• GIVEN MATERIAL:
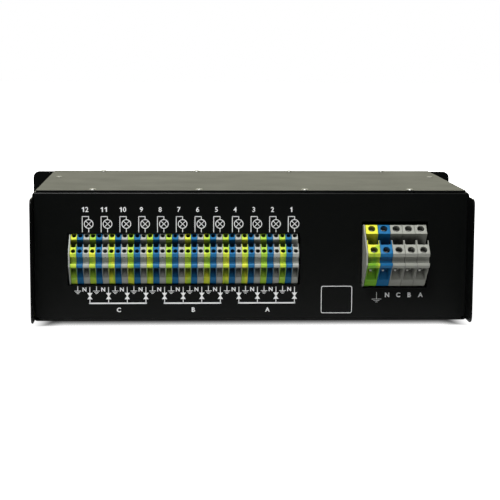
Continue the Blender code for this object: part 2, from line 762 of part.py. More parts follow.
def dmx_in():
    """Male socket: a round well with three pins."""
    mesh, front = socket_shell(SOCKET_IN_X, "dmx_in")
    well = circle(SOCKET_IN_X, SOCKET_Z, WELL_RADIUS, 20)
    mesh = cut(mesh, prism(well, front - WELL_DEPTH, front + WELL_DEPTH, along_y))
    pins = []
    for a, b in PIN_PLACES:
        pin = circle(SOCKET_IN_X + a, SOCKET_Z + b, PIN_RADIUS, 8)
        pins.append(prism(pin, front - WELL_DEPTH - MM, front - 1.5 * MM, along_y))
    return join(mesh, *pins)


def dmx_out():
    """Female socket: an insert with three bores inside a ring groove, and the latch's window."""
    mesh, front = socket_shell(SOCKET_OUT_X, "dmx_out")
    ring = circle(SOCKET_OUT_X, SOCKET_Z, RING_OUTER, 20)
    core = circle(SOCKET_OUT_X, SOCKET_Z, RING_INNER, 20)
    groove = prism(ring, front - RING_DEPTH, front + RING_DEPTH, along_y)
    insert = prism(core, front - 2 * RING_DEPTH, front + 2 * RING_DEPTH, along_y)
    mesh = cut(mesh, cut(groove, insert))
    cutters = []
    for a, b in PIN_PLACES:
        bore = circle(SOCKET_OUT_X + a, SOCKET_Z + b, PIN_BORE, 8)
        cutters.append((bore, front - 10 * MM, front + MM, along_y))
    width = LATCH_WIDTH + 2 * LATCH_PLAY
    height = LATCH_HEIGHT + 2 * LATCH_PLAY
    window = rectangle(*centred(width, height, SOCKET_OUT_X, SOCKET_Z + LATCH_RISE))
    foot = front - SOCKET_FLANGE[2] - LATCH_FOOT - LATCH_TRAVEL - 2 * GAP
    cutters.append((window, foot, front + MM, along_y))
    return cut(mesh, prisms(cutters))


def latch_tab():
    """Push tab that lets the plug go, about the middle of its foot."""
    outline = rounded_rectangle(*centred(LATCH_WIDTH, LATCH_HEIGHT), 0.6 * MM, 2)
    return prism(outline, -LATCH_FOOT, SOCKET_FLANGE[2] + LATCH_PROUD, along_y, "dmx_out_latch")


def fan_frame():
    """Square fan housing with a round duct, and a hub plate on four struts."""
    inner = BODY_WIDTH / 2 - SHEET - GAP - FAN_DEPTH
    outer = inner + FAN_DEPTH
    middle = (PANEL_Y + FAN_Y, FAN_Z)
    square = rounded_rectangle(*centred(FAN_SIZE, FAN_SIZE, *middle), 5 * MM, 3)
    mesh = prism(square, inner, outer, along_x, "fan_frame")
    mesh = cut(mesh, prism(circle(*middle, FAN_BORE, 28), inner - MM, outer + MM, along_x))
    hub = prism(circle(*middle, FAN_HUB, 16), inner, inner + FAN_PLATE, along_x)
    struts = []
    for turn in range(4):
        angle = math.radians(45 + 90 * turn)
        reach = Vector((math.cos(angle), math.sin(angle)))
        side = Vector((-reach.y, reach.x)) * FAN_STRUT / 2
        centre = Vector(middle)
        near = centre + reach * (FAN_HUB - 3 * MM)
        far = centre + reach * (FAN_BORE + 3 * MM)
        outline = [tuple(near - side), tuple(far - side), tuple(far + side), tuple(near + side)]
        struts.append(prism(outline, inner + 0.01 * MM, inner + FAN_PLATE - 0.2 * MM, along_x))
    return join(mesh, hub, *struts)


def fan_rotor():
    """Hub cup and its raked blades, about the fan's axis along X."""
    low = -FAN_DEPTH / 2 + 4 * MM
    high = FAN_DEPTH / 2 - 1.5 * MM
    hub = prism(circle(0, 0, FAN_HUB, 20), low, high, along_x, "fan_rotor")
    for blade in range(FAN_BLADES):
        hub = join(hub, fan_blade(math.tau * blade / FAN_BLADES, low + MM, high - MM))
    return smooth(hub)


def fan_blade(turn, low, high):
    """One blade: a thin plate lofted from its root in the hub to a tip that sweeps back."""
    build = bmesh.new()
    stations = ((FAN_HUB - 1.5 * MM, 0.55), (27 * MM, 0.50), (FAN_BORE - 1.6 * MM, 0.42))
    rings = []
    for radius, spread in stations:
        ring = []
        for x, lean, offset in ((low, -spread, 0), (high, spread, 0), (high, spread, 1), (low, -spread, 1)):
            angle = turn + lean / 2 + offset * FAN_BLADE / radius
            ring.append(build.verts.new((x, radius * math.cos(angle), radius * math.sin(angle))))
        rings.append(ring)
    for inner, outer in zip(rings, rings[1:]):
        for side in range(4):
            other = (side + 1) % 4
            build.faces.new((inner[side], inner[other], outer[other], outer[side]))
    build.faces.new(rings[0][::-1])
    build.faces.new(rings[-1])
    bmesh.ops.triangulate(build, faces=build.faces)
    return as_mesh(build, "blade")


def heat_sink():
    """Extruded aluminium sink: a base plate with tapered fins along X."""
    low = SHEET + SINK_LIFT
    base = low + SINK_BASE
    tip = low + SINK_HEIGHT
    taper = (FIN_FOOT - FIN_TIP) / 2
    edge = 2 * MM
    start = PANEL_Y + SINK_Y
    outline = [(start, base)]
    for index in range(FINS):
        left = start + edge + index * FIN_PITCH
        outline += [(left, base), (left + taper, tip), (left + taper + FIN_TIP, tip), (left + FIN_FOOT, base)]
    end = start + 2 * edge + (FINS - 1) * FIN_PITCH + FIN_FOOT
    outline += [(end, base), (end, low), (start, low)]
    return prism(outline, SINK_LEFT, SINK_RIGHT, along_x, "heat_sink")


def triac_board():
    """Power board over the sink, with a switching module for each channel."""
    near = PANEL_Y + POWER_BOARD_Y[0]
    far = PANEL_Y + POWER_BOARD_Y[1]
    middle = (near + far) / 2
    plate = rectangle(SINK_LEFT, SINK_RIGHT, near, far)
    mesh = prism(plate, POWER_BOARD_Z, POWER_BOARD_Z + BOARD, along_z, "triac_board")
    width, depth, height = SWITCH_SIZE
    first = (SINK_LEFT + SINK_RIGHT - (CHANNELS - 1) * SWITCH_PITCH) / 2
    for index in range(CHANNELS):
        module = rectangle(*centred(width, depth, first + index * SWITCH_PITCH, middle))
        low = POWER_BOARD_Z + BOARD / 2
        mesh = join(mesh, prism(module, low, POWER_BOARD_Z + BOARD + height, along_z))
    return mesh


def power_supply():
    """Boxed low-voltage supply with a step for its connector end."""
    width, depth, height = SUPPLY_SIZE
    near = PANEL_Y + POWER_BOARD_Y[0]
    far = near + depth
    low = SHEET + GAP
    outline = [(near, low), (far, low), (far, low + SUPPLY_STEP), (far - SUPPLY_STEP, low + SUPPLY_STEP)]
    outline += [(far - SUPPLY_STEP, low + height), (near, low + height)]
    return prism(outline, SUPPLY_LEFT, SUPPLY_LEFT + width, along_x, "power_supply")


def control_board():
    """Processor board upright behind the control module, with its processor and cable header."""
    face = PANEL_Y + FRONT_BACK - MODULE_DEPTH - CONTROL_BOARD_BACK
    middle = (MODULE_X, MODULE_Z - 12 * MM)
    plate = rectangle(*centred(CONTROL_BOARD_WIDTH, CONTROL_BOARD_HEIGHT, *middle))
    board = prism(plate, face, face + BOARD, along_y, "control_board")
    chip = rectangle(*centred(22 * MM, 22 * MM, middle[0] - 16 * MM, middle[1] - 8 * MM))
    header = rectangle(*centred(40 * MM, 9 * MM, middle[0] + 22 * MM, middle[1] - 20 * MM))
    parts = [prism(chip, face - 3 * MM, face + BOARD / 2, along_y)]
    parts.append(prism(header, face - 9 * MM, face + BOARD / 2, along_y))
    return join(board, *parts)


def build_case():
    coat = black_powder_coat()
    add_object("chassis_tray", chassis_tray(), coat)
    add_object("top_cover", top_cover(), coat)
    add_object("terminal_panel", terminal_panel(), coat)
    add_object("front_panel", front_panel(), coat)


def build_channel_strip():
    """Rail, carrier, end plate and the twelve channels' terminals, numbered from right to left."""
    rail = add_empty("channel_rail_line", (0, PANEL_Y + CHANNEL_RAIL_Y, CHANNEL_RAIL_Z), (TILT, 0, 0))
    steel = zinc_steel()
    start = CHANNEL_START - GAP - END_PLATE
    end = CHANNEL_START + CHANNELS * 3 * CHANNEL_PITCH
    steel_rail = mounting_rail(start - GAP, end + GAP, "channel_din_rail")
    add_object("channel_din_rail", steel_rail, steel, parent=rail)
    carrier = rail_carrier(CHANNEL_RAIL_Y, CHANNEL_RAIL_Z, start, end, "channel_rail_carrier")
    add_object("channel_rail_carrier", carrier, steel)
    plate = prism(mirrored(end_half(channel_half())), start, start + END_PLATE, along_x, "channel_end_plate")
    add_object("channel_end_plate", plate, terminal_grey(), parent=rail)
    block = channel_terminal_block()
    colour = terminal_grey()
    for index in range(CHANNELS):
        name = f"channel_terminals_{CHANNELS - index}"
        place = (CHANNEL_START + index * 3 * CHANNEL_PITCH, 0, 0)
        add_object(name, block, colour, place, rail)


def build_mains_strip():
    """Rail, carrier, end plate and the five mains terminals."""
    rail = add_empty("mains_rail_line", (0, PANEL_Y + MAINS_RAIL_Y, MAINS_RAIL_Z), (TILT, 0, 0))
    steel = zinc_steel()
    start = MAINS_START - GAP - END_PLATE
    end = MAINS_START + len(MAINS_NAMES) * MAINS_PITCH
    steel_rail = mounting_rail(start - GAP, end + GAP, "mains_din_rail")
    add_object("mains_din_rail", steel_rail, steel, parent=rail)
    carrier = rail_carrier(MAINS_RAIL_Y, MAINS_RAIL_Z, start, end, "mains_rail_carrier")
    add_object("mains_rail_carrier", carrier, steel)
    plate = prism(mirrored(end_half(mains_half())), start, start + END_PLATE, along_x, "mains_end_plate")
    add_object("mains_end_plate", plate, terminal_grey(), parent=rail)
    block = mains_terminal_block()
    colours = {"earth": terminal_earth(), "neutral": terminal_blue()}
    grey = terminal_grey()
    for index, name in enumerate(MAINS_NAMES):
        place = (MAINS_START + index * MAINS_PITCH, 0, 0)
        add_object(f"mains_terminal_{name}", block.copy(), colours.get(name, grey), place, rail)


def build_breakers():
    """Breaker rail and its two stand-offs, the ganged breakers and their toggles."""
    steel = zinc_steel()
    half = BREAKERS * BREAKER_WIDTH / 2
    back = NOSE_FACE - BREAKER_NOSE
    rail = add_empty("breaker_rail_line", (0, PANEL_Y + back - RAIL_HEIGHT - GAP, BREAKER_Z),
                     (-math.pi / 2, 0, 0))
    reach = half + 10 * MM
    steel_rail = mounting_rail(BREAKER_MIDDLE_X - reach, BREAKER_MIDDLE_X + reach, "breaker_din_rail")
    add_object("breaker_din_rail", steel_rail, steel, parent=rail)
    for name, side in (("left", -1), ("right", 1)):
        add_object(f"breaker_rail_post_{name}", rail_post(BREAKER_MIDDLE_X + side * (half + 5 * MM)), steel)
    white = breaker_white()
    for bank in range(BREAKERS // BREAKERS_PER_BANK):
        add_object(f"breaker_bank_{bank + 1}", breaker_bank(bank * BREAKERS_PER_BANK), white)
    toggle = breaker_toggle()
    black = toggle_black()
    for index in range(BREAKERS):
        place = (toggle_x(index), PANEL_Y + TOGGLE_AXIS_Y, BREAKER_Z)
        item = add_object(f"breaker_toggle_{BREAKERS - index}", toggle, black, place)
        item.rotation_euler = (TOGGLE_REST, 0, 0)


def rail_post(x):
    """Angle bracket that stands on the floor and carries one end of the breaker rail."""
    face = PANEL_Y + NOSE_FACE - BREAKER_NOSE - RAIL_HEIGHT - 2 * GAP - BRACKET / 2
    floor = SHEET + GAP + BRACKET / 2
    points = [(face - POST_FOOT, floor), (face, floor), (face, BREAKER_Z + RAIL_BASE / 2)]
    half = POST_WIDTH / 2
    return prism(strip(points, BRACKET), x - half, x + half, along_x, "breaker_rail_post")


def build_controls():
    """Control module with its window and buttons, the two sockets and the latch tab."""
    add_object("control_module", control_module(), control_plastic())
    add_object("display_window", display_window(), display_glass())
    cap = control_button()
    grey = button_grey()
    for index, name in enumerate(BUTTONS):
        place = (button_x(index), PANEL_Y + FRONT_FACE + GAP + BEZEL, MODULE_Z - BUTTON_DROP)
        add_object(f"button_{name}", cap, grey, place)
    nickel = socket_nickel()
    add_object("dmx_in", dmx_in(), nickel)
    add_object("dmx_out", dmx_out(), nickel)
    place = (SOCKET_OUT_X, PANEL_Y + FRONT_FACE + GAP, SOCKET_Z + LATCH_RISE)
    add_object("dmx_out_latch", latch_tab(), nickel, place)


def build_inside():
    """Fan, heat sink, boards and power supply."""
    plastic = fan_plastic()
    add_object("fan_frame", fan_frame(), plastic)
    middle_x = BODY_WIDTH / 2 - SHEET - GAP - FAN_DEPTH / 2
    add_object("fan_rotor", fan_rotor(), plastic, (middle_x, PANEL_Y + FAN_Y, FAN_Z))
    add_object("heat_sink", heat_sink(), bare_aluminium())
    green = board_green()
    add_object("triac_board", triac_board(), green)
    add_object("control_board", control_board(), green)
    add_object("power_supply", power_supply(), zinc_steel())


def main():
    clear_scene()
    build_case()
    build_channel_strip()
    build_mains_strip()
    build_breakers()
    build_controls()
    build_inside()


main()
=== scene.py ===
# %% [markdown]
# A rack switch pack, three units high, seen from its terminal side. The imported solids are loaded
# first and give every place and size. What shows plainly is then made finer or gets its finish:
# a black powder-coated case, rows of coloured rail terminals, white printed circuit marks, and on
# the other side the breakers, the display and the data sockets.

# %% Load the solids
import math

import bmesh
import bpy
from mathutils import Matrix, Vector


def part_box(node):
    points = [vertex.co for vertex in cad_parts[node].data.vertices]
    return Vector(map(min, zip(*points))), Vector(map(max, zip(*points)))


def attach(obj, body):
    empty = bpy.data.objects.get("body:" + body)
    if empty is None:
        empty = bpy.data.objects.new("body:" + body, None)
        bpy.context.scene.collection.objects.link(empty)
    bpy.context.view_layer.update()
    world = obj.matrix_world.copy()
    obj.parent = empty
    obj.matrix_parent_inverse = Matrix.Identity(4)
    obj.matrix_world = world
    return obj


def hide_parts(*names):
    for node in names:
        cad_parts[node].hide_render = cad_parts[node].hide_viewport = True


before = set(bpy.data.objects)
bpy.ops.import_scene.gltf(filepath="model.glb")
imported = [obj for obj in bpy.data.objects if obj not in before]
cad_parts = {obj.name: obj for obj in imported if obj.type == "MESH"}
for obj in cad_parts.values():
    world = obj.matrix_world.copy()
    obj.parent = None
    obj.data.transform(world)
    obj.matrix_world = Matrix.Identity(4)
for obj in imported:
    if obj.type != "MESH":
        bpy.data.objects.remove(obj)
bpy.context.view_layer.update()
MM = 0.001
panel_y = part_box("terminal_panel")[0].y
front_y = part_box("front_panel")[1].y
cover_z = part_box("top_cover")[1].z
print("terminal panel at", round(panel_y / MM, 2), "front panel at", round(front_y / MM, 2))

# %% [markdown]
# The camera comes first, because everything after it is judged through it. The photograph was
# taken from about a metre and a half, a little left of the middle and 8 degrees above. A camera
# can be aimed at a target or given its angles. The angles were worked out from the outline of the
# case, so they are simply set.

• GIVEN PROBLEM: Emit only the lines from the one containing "middle_x = BODY_WIDTH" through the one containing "if empty is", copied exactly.

• FINISHED ANSWER:
    middle_x = BODY_WIDTH / 2 - SHEET - GAP - FAN_DEPTH / 2
    add_object("fan_rotor", fan_rotor(), plastic, (middle_x, PANEL_Y + FAN_Y, FAN_Z))
    add_object("heat_sink", heat_sink(), bare_aluminium())
    green = board_green()
    add_object("triac_board", triac_board(), green)
    add_object("control_board", control_board(), green)
    add_object("power_supply", power_supply(), zinc_steel())


def main():
    clear_scene()
    build_case()
    build_channel_strip()
    build_mains_strip()
    build_breakers()
    build_controls()
    build_inside()


main()
=== scene.py ===
# %% [markdown]
# A rack switch pack, three units high, seen from its terminal side. The imported solids are loaded
# first and give every place and size. What shows plainly is then made finer or gets its finish:
# a black powder-coated case, rows of coloured rail terminals, white printed circuit marks, and on
# the other side the breakers, the display and the data sockets.

# %% Load the solids
import math

import bmesh
import bpy
from mathutils import Matrix, Vector


def part_box(node):
    points = [vertex.co for vertex in cad_parts[node].data.vertices]
    return Vector(map(min, zip(*points))), Vector(map(max, zip(*points)))


def attach(obj, body):
    empty = bpy.data.objects.get("body:" + body)
    if empty is None:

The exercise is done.